What was that based on? Alfred's brain said. What did that mean? But his mouth said, "Can't complain."
Jemmy sipped his drink. "Cup of tea, mate?"
"Not right now, Jemmy."
"Have you seen Karl around?"
"Karl's been missing, Jemmy. Since the Pyramid."
Jemmy looked up at the Pyramid, its great eye staring down on South Hertling. "Oh, I thought I saw him yesterday. I tried to talk to him, but all I found was this."
Jemmy held up a scrap of paper. In spite of himself, Alfred found himself squinting at it. What was he hoping for? Some clue? But it was nothing but a torn scrap of notepaper with half a phone number in smudged pencil. If Karl were there, he probably would have made something of it but... Well, Karl wasn't there, and that was kind of the point.
"Karl was a conspiracy theorist," Alfred said. "When he was here, I ignored him. But for him to go mysteriously missing… well, that changes things. It means that maybe, maybe there is more going on around here than meets the eye."
"Like what happened to that truck?" Jemmy said.
"Like the truck, exactly," Alfred said, with no idea about what Jemmy was talking about. "Jemmy, do you still have that thing you told me about? Not the Paul Daniels guitar, I mean…"
"Les Paul guitar."
"Les Paul, yes, whatever. I mean that machine you told me about. From your stage act?"
"Oh, yeah, the supercomputer? It's out back somewhere in the storeroom," Jemmy said, gesturing in exactly the wrong direction, as if his storeroom somehow ran from the local radiography clinic to the police station.
"Jemmy, I don’t want to sound rude," Alfred said, "but does it really do everything you said? I mean, I'm a stodgy old shopkeeper and you had an exciting career on stage. No one could blame you for exaggerating a little to impress me…"
Jemmy laughed and sipped his tea. "No, no, it really did all that. It was ahead of its time, you know? My Mum did all the technical stuff before she died, but it was my idea, basically. I saw that 1980s show about computer generated holograms. What was it called? You know… Automan. Anyway, I thought, maybe a computer could make holograms that weren't, like, smug shitheads. You know? It could project the 3D images over real people. I used it all the time in my act. Made the whole band look like male models. I tell you, the girls with the backstage passes were all super disappointed."
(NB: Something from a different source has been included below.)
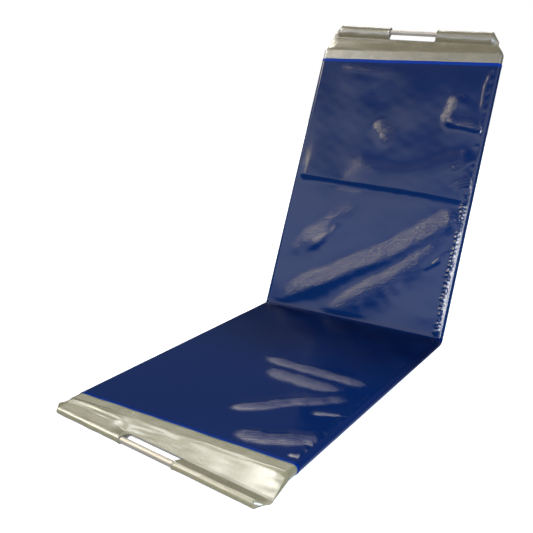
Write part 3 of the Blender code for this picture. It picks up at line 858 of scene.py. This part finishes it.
def pocket(half, side):
    """A tube of liner cloth round one end of the rod, sewn to the flap and flat past the rod's end."""
    flap = FLAPS[half]
    seam = seam_distance(half)
    section = teardrop(POCKET_RADIUS, seam, SEAM_HALF, flap["slack"], 30)
    inner = teardrop(POCKET_RADIUS - POCKET_WALL, seam - 2 * POCKET_WALL, 0.0003, flap["slack"], 30)
    closing = flap["half_seam"] - POCKET_CLOSING
    reach = flap["half_seam"] / math.cos(flap["skew"])
    stations = spaced([(GRIP_HALF, 0.0015), (GRIP_HALF + 0.012, 0.0035), (closing, 0.0018), (reach, 0)])
    bulge = 0.0022 if half == "upper" else 0.0
    seed = 61 + side + (10 if half == "upper" else 0)
    flat = SEAM_HALF / POCKET_RADIUS
    from_seam = np.clip((section[:, 0] + seam) / (seam - 0.001), 0, 1)
    upper_side = np.arange(len(section)) < len(section) / 2
    outward = np.stack([np.gradient(section[:, 1]), -np.gradient(section[:, 0])], axis=-1)
    outward /= -np.linalg.norm(outward, axis=1)[:, None]
    girth = ring_lengths(section)
    rings = []
    for a in stations:
        closed = max(0.0, (a - closing) / (reach - closing))
        square = (a - GRIP_HALF) / (reach - GRIP_HALF) * math.tan(flap["skew"])
        flatten = 1 - (1 - flat) * math.sin(closed * math.pi / 2)
        depth = 1 - 0.75 * closed
        puff = 0.00030 * (1 + waves(girth[:-1], a, seed, 0.03, stretch=(1.0, 2.0)))
        puff = puff + bulge * np.sin(math.pi * from_seam) * upper_side * (1 - closed)
        puff = puff * ease(from_seam * 4) * ease((flap["half_seam"] - a) / 0.02)
        puff = puff + 0.0005 * ease((GRIP_HALF + 0.0045 - a) / 0.0015) * ease(from_seam * 6)
        y = (section[:, 0] + outward[:, 0] * puff + seam) * depth - seam
        z = section[:, 1] + outward[:, 1] * puff
        z = np.sign(z) * np.maximum(np.abs(z) * flatten, np.minimum(np.abs(z), SEAM_HALF))
        straight = tight_height(half, flap["rod"] + section[:, 0]) * (1 - closed * from_seam)
        crest = section[:, 0] < 0.001
        along = side * a + square * y
        lift = seam_lift(half, from_rod(half, along, y)[0])
        z = z + lift * np.maximum(straight - z, 0) * crest * upper_side
        rings.append(rod_place(half, along, y, z))
    lining, rim = 0.03, 0.031    # lengths along the pocket's inside and on over its wall
    inside = []
    for a in (GRIP_HALF + lining, GRIP_HALF):
        inside.append(rod_place(half, np.full(len(inner), side * a), inner[:, 0], inner[:, 1]))
    end = np.repeat(rings[-1].mean(axis=0)[None, :], len(section), axis=0)
    points = np.array([*inside, *rings, end])
    lengths = np.concatenate([[0, lining, rim], rim + np.cumsum(np.diff(stations)), [rim + reach]])
    uv = np.stack(np.meshgrid(girth, lengths), axis=-1)
    name = "left" if side < 0 else "right"
    piece = grid_object(f"{half}_pocket_{name}", points, uv, CLOTH[half], closed=True)
    weld(piece)
    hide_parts(f"{half}_rod_pocket_{name}")
    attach(piece, f"{half}_end_flap")
    return piece


def opening_edge(half):
    """The bound edge of the flap between its two pockets, rounded into the opening's corners. Its dark
    colour is partly the binding's and partly painted shade on the edge's face.
    """
    radius = 0.0013
    corner = 0.0060
    back = -seam_distance(half) - 0.0010
    straight = GRIP_HALF - corner
    along = spaced([(-GRIP_HALF, 0.0006), (-straight, 0.003), (straight, 0.0006), (GRIP_HALF, 0)])
    angles = math.pi * (0.5 - np.arange(9) / 8)
    rings = []
    for a in along:
        into = max(0.0, (abs(a) - GRIP_HALF + corner) / corner)
        front = back + 0.0010 + (seam_distance(half) - 0.0092) * (1 - math.sqrt(max(0.0, 1 - into ** 2)))
        out = np.concatenate([front + radius * np.cos(angles), [back, back]])
        m = np.concatenate([radius * np.sin(angles), [-radius, radius]]) + 0.0001 * math.sin(a / 0.004)
        rings.append(rod_place(half, np.full(len(out), a), out, m))
    uv = np.stack(np.meshgrid(np.linspace(0, 0.012, len(rings[0]) + 1), along), axis=-1)
    edge = grid_object(f"{half}_opening_edge", np.array(rings), uv, BINDING_AND_PAINTED_SHADE, closed=True)
    weld(edge)
    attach(edge, f"{half}_end_flap")
    return edge


def stitch(half, a, inset, face):
    """Points of one stitch at a along the rod, inset from the seam, above the flap or (face -1) below it."""
    angles = 2 * math.pi * np.arange(6) / 6
    rings = []
    for t in (-1, -0.6, 0, 0.6, 1):
        radius = THREAD_RADIUS * math.sqrt(max(0.04, 1 - t * t))
        out = -seam_distance(half) - inset + radius * np.cos(angles)
        x, r = from_rod(half, np.full(6, a + STITCH_HALF * t), out)
        plain = r - math.tan(FLAPS[half]["skew"]) * x
        level = flap_half_height(half, plain) + (liner_rise(half, x, plain[0]) if face > 0 else 0)
        rings.append(flap_place(half, x, r, face * (level + 0.0001) + radius * np.sin(angles)))
    return np.concatenate(rings)


def stitching(half):
    """Rows of thread along the pocket seams, on both faces of the flap."""
    points, faces = [], []
    stops = np.arange(GRIP_HALF + 0.002, FLAPS[half]["half_seam"] - 0.006, 0.0042)
    for side, inset, face, a in itertools.product(SIDES, (0.0022, 0.0050), (1, -1), stops):
        if face > 0 and seam_lift(half, side * a) > 0.02:
            continue
        first = len(points) * 30    # a stitch has 5 rings of 6 points
        points.append(stitch(half, side * a, inset, face))
        faces += (grid_faces(5, 6, closed=True) + first).tolist()
        faces += [list(range(first + 5, first - 1, -1)), list(range(first + 24, first + 30))]
    threads = new_mesh(f"{half}_seam_stitching", np.concatenate(points), faces, CLOTH_THREAD)
    weld(threads)
    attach(threads, f"{half}_end_flap")
    return threads


def liner_fold():
    """The short stretch of liner round the fold, inside the sleeve."""
    x, n, nx, nn = section_columns(np.linspace(FLAT_END, -FLAT_END, 40)).T
    x, n = x - nx * LINER_OUTSET, n - nn * LINER_OUTSET
    first, last = place("lower", x, 0.004, n), place("upper", x, 0.004, n)
    points = np.array(round_fold(first, last, x, n, np.linspace(0, 1, 13)))
    girth = ring_lengths(np.stack([x, n], axis=-1))
    uv = np.stack(np.meshgrid(girth, np.linspace(0, 0.05, 13)), axis=-1)
    cloth = grid_object("liner_fold_cloth", points, uv, CLOTH["lower"], closed=True, flip=True)
    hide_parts("liner_fold")
    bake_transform(cloth)
    return cloth


film = film_sleeve()
hems = [hem("lower"), hem("upper")]
cloths = {half: liner(half) for half in FLAPS}
pockets = {half: [pocket(half, side) for side in SIDES] for half in FLAPS}
edges = {half: opening_edge(half) for half in FLAPS}
threads = {half: stitching(half) for half in FLAPS}
fold_cloth = liner_fold()

looks = {"core_foam": FOAM, "_skin": SKIN, "grip_rod": ROD, "rod_plug": PLUG}
for name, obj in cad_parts.items():
    for part, material in looks.items():
        if part in name:
            for slot in obj.material_slots:
                slot.material = material

# ---- floor, light and camera


def floor():
    """A pale floor just below the board, which glossy rays don't see."""
    m = Nodes("floor_pale")
    m.set(
        Base_Color=(0.60, 0.60, 0.60), Roughness=0.9, Specular_IOR_Level=0.0,
        Emission_Color=(1, 1, 1), Emission_Strength=0.82,
    )
    size, level = 6.0, -0.0002
    points = [(-size, -size, level), (size, -size, level), (size, size, level), (-size, size, level)]
    obj = new_mesh("floor", points, [(0, 1, 2, 3)], m.material, smooth=False)
    obj.visible_glossy = False


def towards(turn, height):
    """The direction at a bearing from +Y towards -X and an elevation, both in degrees."""
    turn, height = math.radians(turn), math.radians(height)
    return Vector((-math.sin(turn) * math.cos(height), math.cos(turn) * math.cos(height), math.sin(height)))


# soft-edged lights in the studio's shell: bearing, elevation, half sizes (radians), radiance, colour
GLOWS = [
    (36, 51, (0.25, 0.27), 13.0, (1.0, 0.99, 0.97)),
    (110, 38, (0.36, 0.19), 24.0, (1.0, 0.92, 0.70)),
    (148, 54, (0.18, 0.12), 3.0, (0.95, 0.94, 1.10)),
]
# radiance of the shell by elevation in degrees, on the camera's side (-Y) and beyond the board
FRONT = [
    (-90, 0.03), (13, 0.04), (19, 1.05), (25, 1.50), (30, 1.40),
    (35, 1.10), (41, 0.36), (48, 0.08), (90, 0.08),
]
BEYOND = [
    (-90, 0.15), (-62, 0.55), (-45, 0.50), (-22, 0.10), (-5, 0.03),
    (8, 0.07), (26, 0.08), (36, 0.12), (50, 0.12), (90, 0.08),
]
SHELL_TINT = (0.95, 1.10, 1.56)


def sky():
    """White where the camera sees it. As light: bands by elevation, with the glows added to them."""
    world = bpy.data.worlds.new("studio")
    bpy.context.scene.world = world
    world.use_nodes = True
    tree = world.node_tree

    def new(kind, inputs=(), output=0, **settings):
        return add_node(tree, kind, inputs, **settings).outputs[output]

    direction = new("ShaderNodeTexCoord", output="Generated")
    axes = add_node(tree, "ShaderNodeSeparateXYZ", {0: direction}).outputs
    level = new("ShaderNodeMapRange", {"Value": axes["Z"], "From Min": -1.0})
    ramps = []
    for stops in (FRONT, BEYOND):
        node = add_node(tree, "ShaderNodeValToRGB", {0: level})
        colour_stops(node.color_ramp, [
            ((math.sin(math.radians(degrees)) + 1) / 2, [part * value for part in SHELL_TINT])
            for degrees, value in stops
        ])
        ramps.append(node.outputs[0])
    side = new("ShaderNodeMapRange", {"Value": axes["Y"], "From Min": -0.25, "From Max": 0.25})
    total = new("ShaderNodeMix", {0: side, 6: ramps[0], 7: ramps[1]}, output=2, data_type="RGBA")
    for turn, height, size, radiance, colour in GLOWS:
        ahead = towards(turn, height)
        rotation = ahead.to_track_quat("Z", "Y").to_euler()
        inputs = {"Vector": direction, "Location": ahead, "Rotation": rotation, "Scale": (*size, 1.0)}
        local = new("ShaderNodeMapping", inputs, vector_type="TEXTURE")
        cone = new("ShaderNodeTexGradient", {0: local}, output="Fac", gradient_type="SPHERICAL")
        soft = new("ShaderNodeMath", {0: cone, 1: 1.4}, operation="POWER")
        bright = [part * radiance for part in colour]
        lobe = new("ShaderNodeVectorMath", {0: bright, "Scale": soft}, operation="SCALE")
        total = new("ShaderNodeVectorMath", {0: total, 1: lobe})
    light = new("ShaderNodeBackground", {0: total, 1: 1.5})
    background = tree.nodes["Background"]
    fill(tree, background.inputs[0], (1, 1, 1))
    fill(tree, background.inputs[1], 1.0)
    seen = new("ShaderNodeLightPath", output="Is Camera Ray")
    chosen = new("ShaderNodeMixShader", {0: seen, 1: light, 2: background.outputs[0]})
    tree.links.new(chosen, tree.nodes["World Output"].inputs[0])


def softbox(name, target, turn, height, size, radiance, colour=(1, 1, 1)):
    """An area light 3 m from its target, on the bearing and elevation that towards() takes."""
    distance = 3.0
    ahead = towards(turn, height)
    data = bpy.data.lights.new(name, "AREA")
    data.shape = "RECTANGLE"
    data.size, data.size_y = size
    data.color = colour
    data.energy = math.pi * size[0] * size[1] * radiance
    obj = bpy.data.objects.new(name, data)
    bpy.context.scene.collection.objects.link(obj)
    obj.location = Vector(target) + distance * ahead
    obj.rotation_euler = (-ahead).to_track_quat("-Z", "Y").to_euler()
    obj.visible_camera = False


def camera():
    """The camera fitted to the photo's edges."""
    data = bpy.data.cameras.new("camera")
    data.lens = 51.5004
    data.sensor_width = 36.0
    data.clip_start, data.clip_end = 0.01, 100
    obj = bpy.data.objects.new("camera", data)
    bpy.context.scene.collection.objects.link(obj)
    right = Vector((0.849178, 0.52761, 0.022903))
    up = Vector((-0.162778, 0.220238, 0.961768))
    back = Vector((0.502394, -0.820441, 0.272905))
    place_at = Matrix.Translation((0.8653, -1.474419, 0.750209))
    obj.matrix_world = place_at @ Matrix((right, up, back)).transposed().to_4x4()
    bpy.context.scene.camera = obj


floor()
sky()
softbox("softbox_side", (0, -0.2, 0), 88, 51, (1.0, 0.8), 9.0, (0.95, 0.97, 1.0))
softbox("softbox_right", (0.27, 0.45, 0.2), -133, 21, (0.8, 0.8), 42.0, (0.85, 1.0, 1.40))
camera()
bpy.context.scene.view_settings.view_transform = "Standard"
And he laughed, as if the best thing that could happen to a young man was to meet women who were disappointed in his appearance.
Alfred looked around. No one was listening, so he leaned in and told Jemmy his plan; the clever plan he'd come up with to infiltrate Stavros' cabal without worrying about his nerve breaking. Jemmy listened carefully and nodded.
"Maybe," Jemmy said. "You'd need someone about your size who's good at bullshitting."
"I'll worry about that. Do you think it would work?"
"Man," Jemmy said, "it will be outrageous."
He looked at Alfred, expectantly.
And Alfred, feeling that he was being called on to say something said. "Oh, good-o."
He hoped… he really hoped that Jemmy would now say something. Something like, 'see you later,' preferably. Instead he just stood there, expectantly.
"So your Mum was a bit of a computer whizz, was she?" Alfred asked.
"Yeah. Runs in the family. My sister's working on an AI to improve the workflow at the processing centre. Should be big when it goes online, I guess. I don't know much about that side of things. She's even building this promotional andr--"
"That's fascinating," Alfred said quickly. Jemmy's anecdotes about his family were even duller than his stories of playing Gold Coast RSLs in the early 90s. "Seems to me that she could do better in a tech business than food processing."
"You got to do what you love," Jemmy said, as he sipped his tea and stared into space.